Sitting at my comfortable desk on the wet west side of the state, it’s easy to question a policy that manages wolves by killing them. I believe there must be a better way. But I wonder how I would feel if my livelihood were ranching — a livelihood that is fading from the mythic West — and depended on my cattle being able to graze before going to market. I also can’t help but wonder if the spendy grass-fed beef I enjoy might be ranched on those selfsame public lands where cattle and wolves conflict. On the other hand, as a citizen I too have an ownership stake in those public lands, and want them managed sustainably and for the greatest public good.

I don’t have answers. But I did think about the wolves, the voles, and the mole, and how they are all, in some sense, managed species. I told Mr. Adventure, “I’m calling the mole guy and telling him to take out the traps. I don’t think we should kill the mole. It’s just trying to exist. We should live with it.” If I was so quick to decide our mole should be killed simply because its habits made our lawn look less than suburban-perfect, how can I square that with the wonder I felt looking at the quirky beauty of the vole tunnels on Mount Rainier, or the sadness I feel at the decision to kill wolves?

Moley from the original Wind in the Willows (online exhibit of E. H. Shepard's drawings, bodleian.ox.ac.uk)
Moley, from an online exhibit of E. H. Shepard’s drawings for The Wind in the Willows (bodleian.ox.ac.uk)
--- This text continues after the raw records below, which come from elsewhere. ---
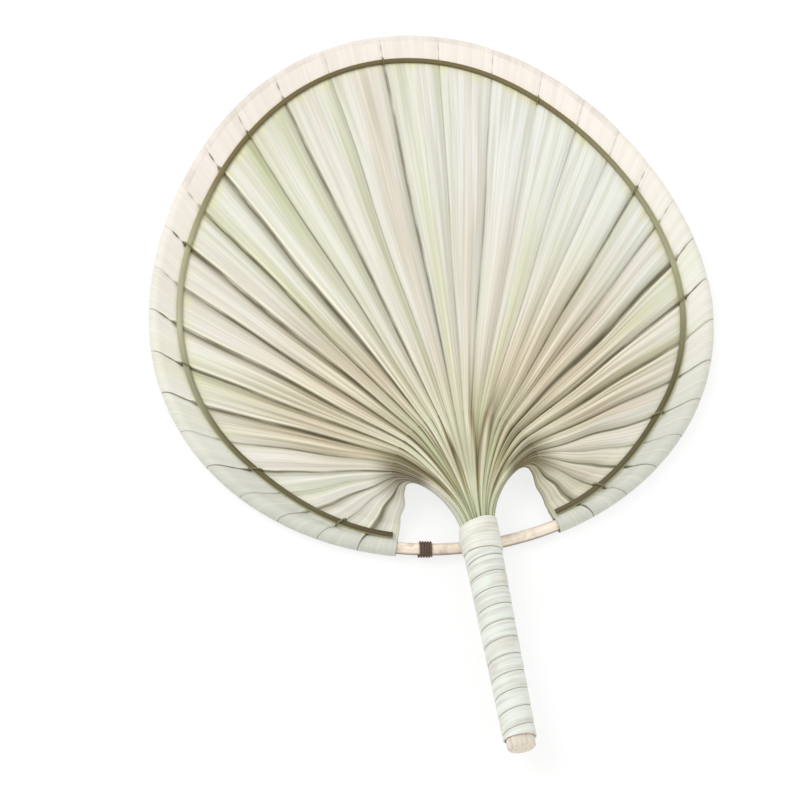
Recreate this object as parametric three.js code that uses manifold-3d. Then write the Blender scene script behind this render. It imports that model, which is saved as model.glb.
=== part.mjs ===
// A palm leaf fan lying face up: a whole leaf, its stalk the handle, its pleated
// segments folded round a bent hoop and clamped between two thin splint rings.
// Millimetres. +Y runs from the butt of the handle to the far rim, +Z is the front face.
import * as THREE from 'three';
import * as BufferGeometryUtils from 'three/addons/utils/BufferGeometryUtils.js';
import Module from 'manifold-3d';

// Fits
const clearance = 0.35; // between neighbouring pieces that touch in life
const slitWidth = 0.5; // between two leaf segments

// Blade outline, measured from the middle of the collar
const bladeHalfWidth = 133;
const bladeHalfLength = 150;
const hoopFootY = -4.411; // the hoop's middle line where it passes behind the stalk
const bladeFullnessShare = 0.03; // how far the lower sides swell and the upper sides draw in

// Leaf
const segmentCount = 34;
const leafThickness = 0.6;
const lobeEndDegrees = 164.5; // where the lowest fold meets the hoop, from the top of the blade
const lobeNarrowingShare = 0.2; // segments get narrower towards the two lobes
const fanCentreY = 25; // the upper folds all aim at this point
const baseRadius = 33.5; // from the fan centre to the ends of the leaf base
const shoulderRadius = 7; // the folds of a lobe turn round the shoulder
const shoulderDegrees = 70;
const leafBaseDrop = 1.5; // of the leaf below the axis of the handle, at the base radius
const basePleatShare = 0.3; // height of a pleat as a share of its width
const midPleatShare = 0.17;
const rimPleatShare = 0.03;
const midStationShare = 0.5; // place of the fullest pleat between leaf base and ring

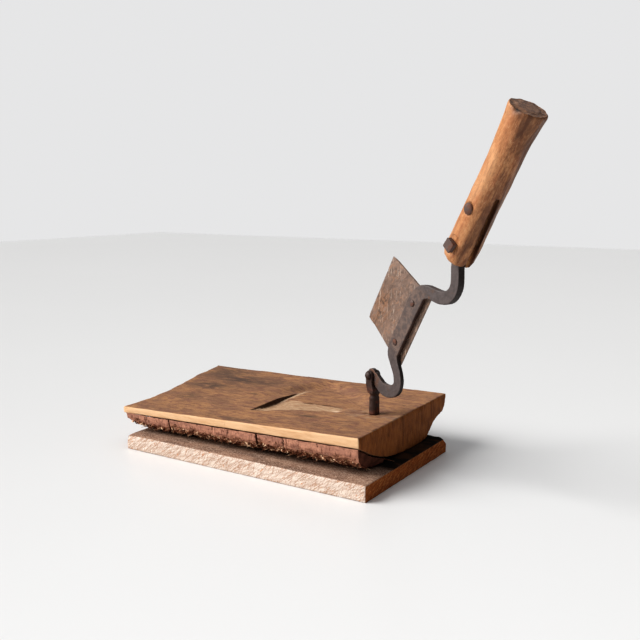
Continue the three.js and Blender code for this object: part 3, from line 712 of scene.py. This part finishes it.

Now I shovel the dirt off the mole mounds (tamping down the dirt just forces the mole to reopen these entrances to its underground domain) and call our mole Moley, after the character from The Wind in the Willows. Anthropomorphizing wild creatures isn’t a great idea, I know, but I feel a lot better about the choice to live and let Moley live, even I’m uncomfortable with the knowledge that my decisions determine Moley’s — and other animals’ — fate. I hope others feel the same discomfort, because that’s what will produce the most carefully considered decisions about the wild creatures with which we share the planet.